Ancak o dönemde Joyce’un kitabını reddeden yayıncı Edward Garnett, D. H. Lawrence ve Joseph Conrad’ı edebiyat dünyasıyla buluşturmakla övünmüştür.
5. Victor Hugo, henüz 14 yaşındayken Paris’te bir yayıncıya şiirlerini bastırmak istediğini söyler.
Ancak yayıncının tavrı nettir, dosyayı reddeder. Bu duruma Victor Hugo’nun verdiği cevap ise şu şekildedir: “Hata ettiniz. Bu ilk şiirlerimi basacak olsaydınız, sonraki bütün eserlerimin yayın hakkını size verecektim.”
6. Immanuel Kant tarafından kaleme alınan Pratik Aklın Eleştirisi kitabı da dikkate değer görülmeyen yapıtlar arasındaki yerini almıştır.

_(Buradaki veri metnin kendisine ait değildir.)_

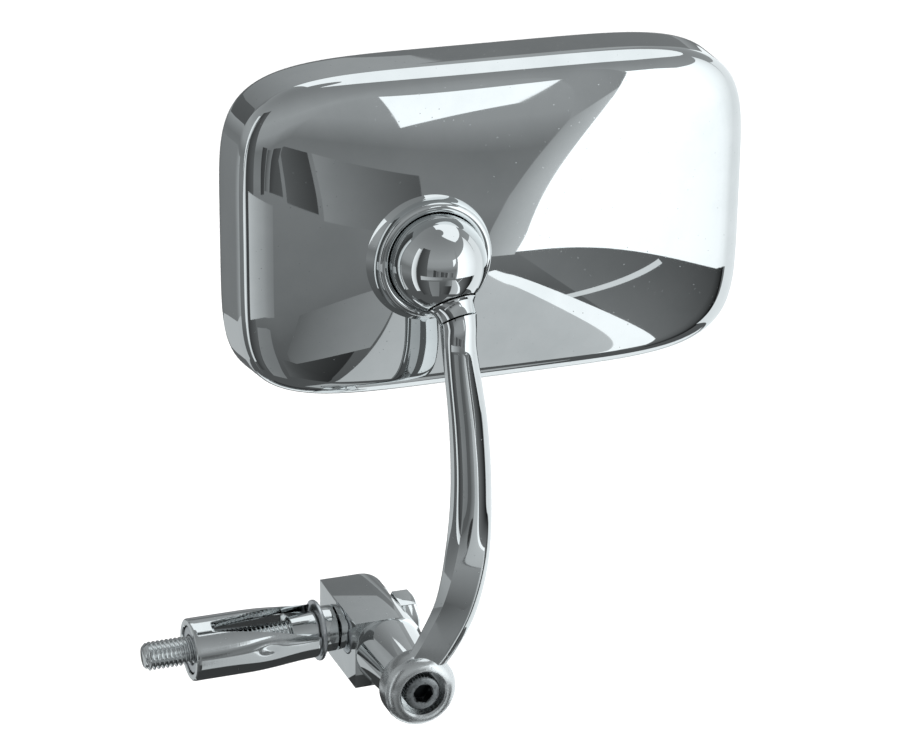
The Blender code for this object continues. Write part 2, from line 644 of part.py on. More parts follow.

Kitapla ilgilenen editörün tavrı tam olarak şu şekildedir: “Susan’dan şuna bir bakmasını rica ettim, Barthes’tan sonra bu Kant’ı çevirmenin hiçbir anlamı olmadığını söyledi bana.”
7. Margaret Mitchell tarafından kaleme alınan Rüzgâr Gibi Geçti romanı, “Kimse iç savaşı anlatan bir romanı okumaz” denilerek reddedilmiştir.
1936 yılında yayınlanan roman, ilginçtir ki o tarihten beridir de çok satan bir kitap olmuştur.